Does it matter which Danish network my eSIM connects to?
Barely, for a normal trip. Denmark is compact and densely covered, and all four brands, TDC, Telia, Telenor, and 3, deliver fast 4G and widespread 5G across Copenhagen, the other cities, and the rail corridors. TDC has the widest overall reach and the broadest 5G, Telia and Telenor share one physical network and lead on speed, and 3 wins the availability score. Travel eSIMs for Denmark mostly ride 3 or Telia, both of which are more than enough for maps, transit apps, and streaming anywhere a visitor is likely to be.
Will my data work on the Copenhagen Metro and the trains?
Yes. Copenhagen's Metro is fully driverless and runs 24/7, and the tunnels carry cellular coverage, so your eSIM keeps working between the underground stations. The S-train suburban network, the regional trains, and the Oresund trains to the airport and Sweden all have continuous coverage above ground.

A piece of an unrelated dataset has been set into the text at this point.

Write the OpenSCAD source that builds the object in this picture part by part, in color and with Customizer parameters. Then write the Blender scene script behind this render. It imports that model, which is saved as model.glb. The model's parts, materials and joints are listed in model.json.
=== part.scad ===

That matters here because Copenhagen's transit tickets live in apps like DOT Tickets and Rejsebillet, which need a live connection to buy and show a valid fare.
How much data should I plan for a few days in Denmark?
Most visitors are comfortable with 5 to 10 GB for a long weekend of maps, transit ticket apps, restaurant bookings, translation, and social media, since hotels, cafes, and even many bike-share and city services lean on WiFi. If you plan to stream, tether a laptop, or film a lot on day trips, step up to a larger bucket or an unlimited Holafly plan so you are never rationing while hopping between islands or cities where a quick top-up is not front of mind.
Can one eSIM cover Denmark plus Sweden for an Oresund day trip?
Yes, and this is exactly where a Europe regional eSIM earns its place. The Oresund train from Copenhagen reaches Malmo in around 35 to 40 minutes, crossing into Sweden, so a Denmark-only SIM would drop out at the border. A Europe plan roams seamlessly onto the Swedish networks the moment you cross the bridge, and the same is true for a wider Scandinavian loop through Sweden and beyond. For a single Copenhagen-only visit a Denmark plan is fine, but most itineraries touch a neighbour.